== THE RECORDS ==
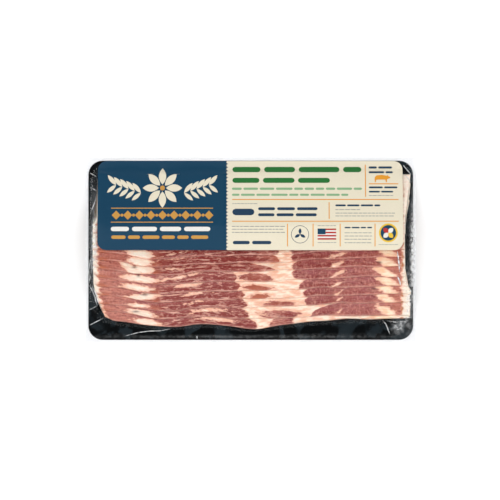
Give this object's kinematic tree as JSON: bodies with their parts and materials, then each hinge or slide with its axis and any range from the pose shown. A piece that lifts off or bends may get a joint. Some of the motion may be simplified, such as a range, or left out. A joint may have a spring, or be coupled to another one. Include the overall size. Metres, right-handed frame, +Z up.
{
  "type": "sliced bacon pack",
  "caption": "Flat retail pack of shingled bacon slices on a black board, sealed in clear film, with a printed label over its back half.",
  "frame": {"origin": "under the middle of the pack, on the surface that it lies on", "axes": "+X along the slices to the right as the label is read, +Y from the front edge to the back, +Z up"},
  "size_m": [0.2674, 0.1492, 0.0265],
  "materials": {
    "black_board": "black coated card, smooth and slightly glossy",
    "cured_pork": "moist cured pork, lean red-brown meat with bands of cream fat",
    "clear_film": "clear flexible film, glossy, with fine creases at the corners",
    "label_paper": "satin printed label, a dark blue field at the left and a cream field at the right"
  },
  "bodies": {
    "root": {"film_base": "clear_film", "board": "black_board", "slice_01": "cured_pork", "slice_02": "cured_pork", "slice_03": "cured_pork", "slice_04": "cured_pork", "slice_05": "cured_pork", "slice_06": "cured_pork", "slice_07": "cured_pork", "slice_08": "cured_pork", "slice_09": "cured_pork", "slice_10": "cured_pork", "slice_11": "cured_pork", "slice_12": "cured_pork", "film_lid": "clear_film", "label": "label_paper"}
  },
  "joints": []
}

* * *

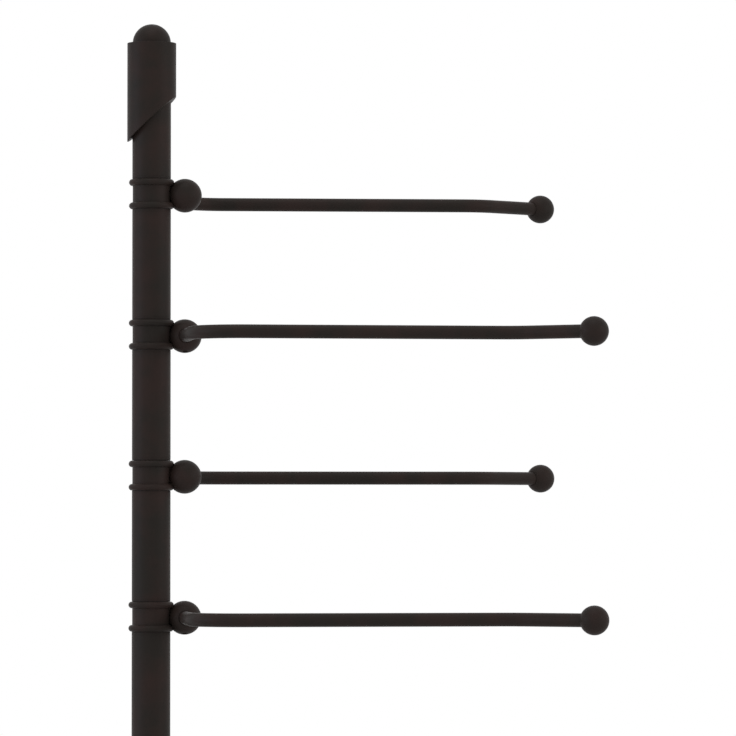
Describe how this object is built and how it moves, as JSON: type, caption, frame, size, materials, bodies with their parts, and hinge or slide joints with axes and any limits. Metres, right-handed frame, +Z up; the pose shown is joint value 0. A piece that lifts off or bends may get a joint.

== EXERCISE OBJECTIVE ==
Gather up, from the records above, each line where the word "slide" appears.

== THE SOLUTION ==
Give this object's kinematic tree as JSON: bodies with their parts and materials, then each hinge or slide with its axis and any range from the pose shown. A piece that lifts off or bends may get a joint. Some of the motion may be simplified, such as a range, or left out. A joint may have a spring, or be coupled to another one. Include the overall size. Metres, right-handed frame, +Z up.
Describe how this object is built and how it moves, as JSON: type, caption, frame, size, materials, bodies with their parts, and hinge or slide joints with axes and any limits. Metres, right-handed frame, +Z up; the pose shown is joint value 0. A piece that lifts off or bends may get a joint.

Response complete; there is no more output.